Joseph E. Howard
actor, music_department, writer
- Birth name:
- Joseph Edgar Howard
- Born:
- 1878-02-12, New York City, New York, USA
- Died:
- 1961-05-19, Chicago, Illinois, USA
- Professions:
- actor, music_department, writer
Biography
Joseph Edgar Howard was crooning for coins in vaudeville while still in short pants—an eleven-year-old boy soprano whose voice carried him straight into a cross-country tour of “Little Eva.” The footlights never let him go. By the turn of the century he had traded the high C’s for baton and pen, stitching together the scores that lit up Broadway and Chicago: “The Land of Nod,” “The Time, the Place and the Girl,” “The Girl Question,” “A Stubborn Cinderella,” “The Goddess of Liberty,” and “The Prince of Tonight”—shows he not only wrote but also produced and directed, juggling scripts, cues, and curtain calls as easily as lyrics.

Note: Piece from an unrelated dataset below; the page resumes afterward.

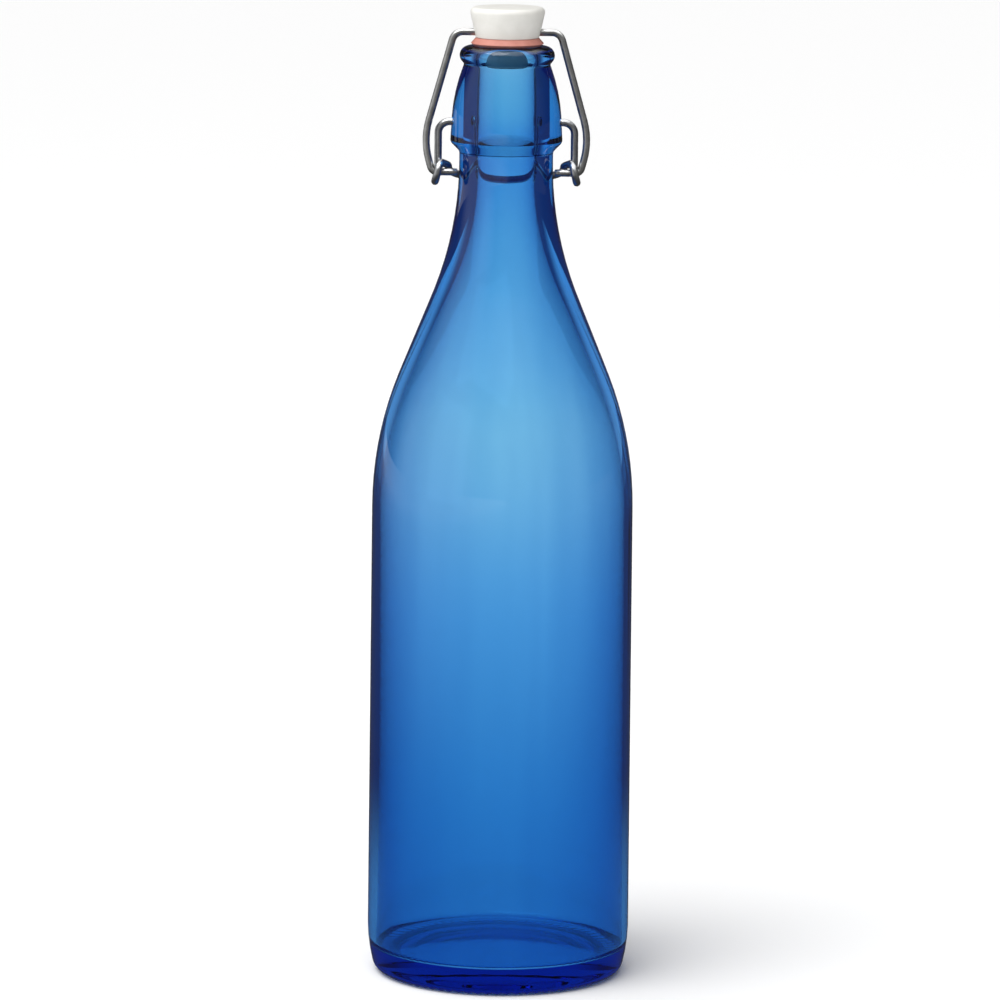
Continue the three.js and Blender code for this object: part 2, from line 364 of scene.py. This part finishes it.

Midnight found him just as busy, holding court in cafés, on theatre stages, over the crackle of radio valves, and later inside the flicker of television tubes. ASCAP welcomed him in 1921, and for the next four decades his name rolled down Tin Pan Alley playlists beside those of Frank Adams, Will Hough, and Harold Orlob. Together they spun melodies that refused to leave the public’s lips: “I Wonder Who’s Kissing Her Now,” “Hello, My Baby,” “Goodbye, My Lady Love,” “Can’t Get You Out of My Mind,” “Somewhere in France Is the Lily,” “Love Me Little, Love Me Long,” “Montana,” “Silver in Your Hair,” “On the Boulevard,” “San Francisco Frizz,” “An Echo of Her Smile,” “I Don’t Like Your Family,” “Blow the Smoke Away,” “What’s the Use of Dreaming?,” “Honeymoon,” “When You First Kiss the Last Girl You Love,” “Be Sweet to Me, Kid,” “Tonight Will Never Come Again,” and “Cross Your Heart.” Each tune a postcard from an era when a catchy chorus could own the world.